There's a new tax break this year, and you'll want to update your budget to accommodate it. The compromise tax legislation passed in December included a payroll tax cut for 2011.
* How it works when you're an employee. Your employer will deduct less social security tax from your wages during 2011.
Prior to the change, your employer was required to withhold social security tax from your paycheck at a rate of 6.2% of the first $106,800 of your wages. That rate was reduced to 4.2% for 2011, meaning your take-home pay will go up - with no impact on your eventual social security benefits and no payback required.
The Medicare tax rate remains unchanged at 1.45%, which your employer will continue to deduct from your check.
* How it works when you're self-employed. You'll pay less self-employment tax.
In the past, you calculated self-employment tax using a 12.4% rate for the social security portion. For 2011, the rate you'll use is 10.4%.
Your income tax deduction - that is, the amount of self-employment tax you subtract from ordinary income - will not be affected.

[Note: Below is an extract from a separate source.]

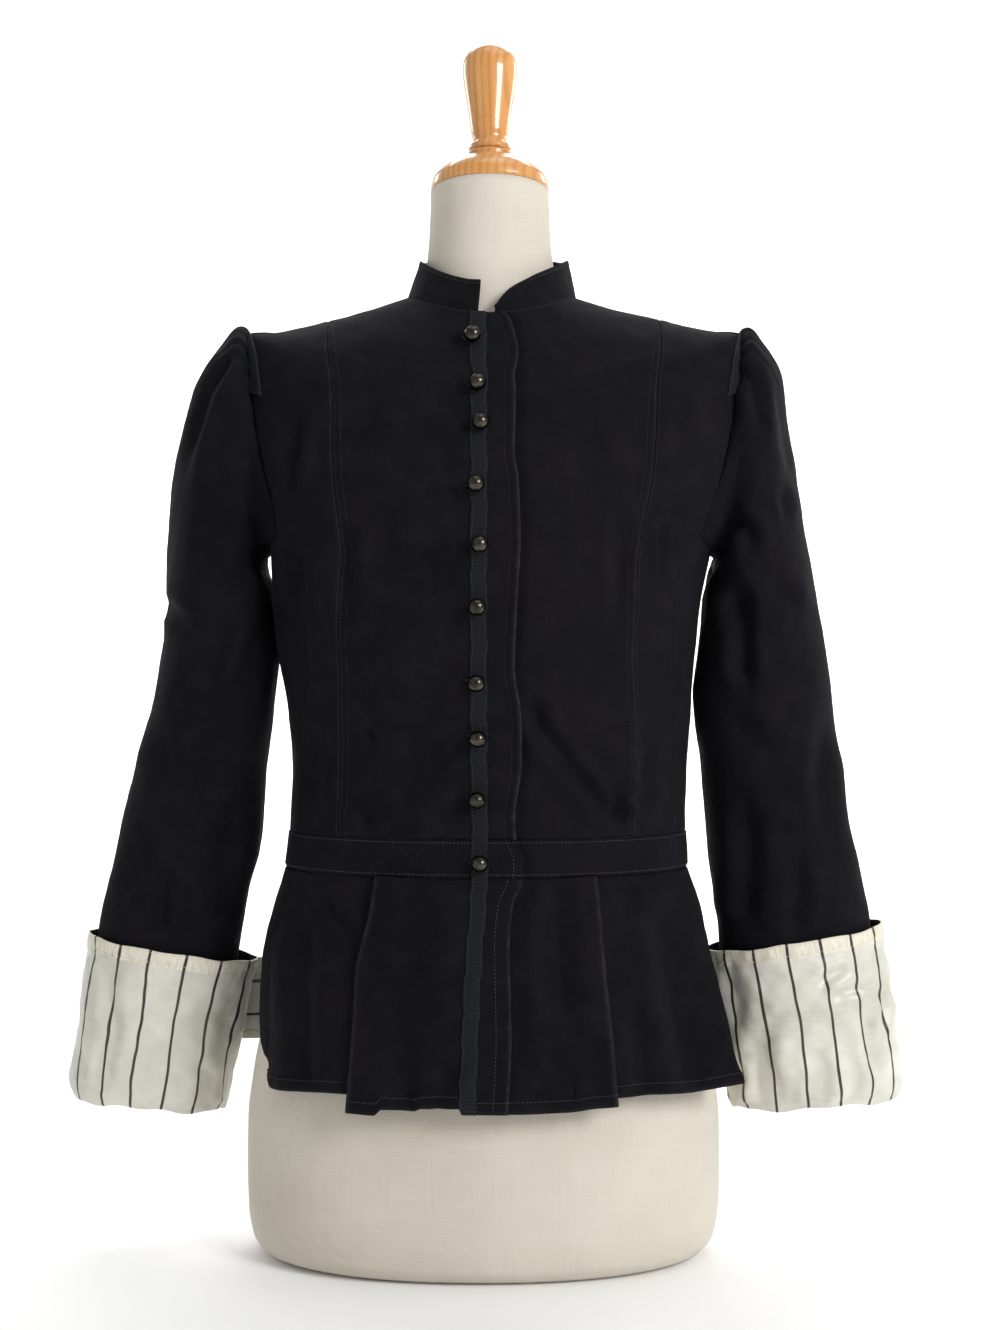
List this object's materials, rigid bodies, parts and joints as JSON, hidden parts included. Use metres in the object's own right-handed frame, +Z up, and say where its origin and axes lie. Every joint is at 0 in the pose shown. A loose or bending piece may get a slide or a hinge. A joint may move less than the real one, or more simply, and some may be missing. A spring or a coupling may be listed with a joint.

* How it works when you're an employer. The reduced rate only applies to the social security tax you deduct from employee wages in 2011. To calculate your expense, you'll continue to use the 6.2% rate for social security tax, plus Medicare tax of 1.45%, for a total of 7.65%.
You have until January 31 to implement the change, and until March 31 to refund any overwithheld social security tax to employees.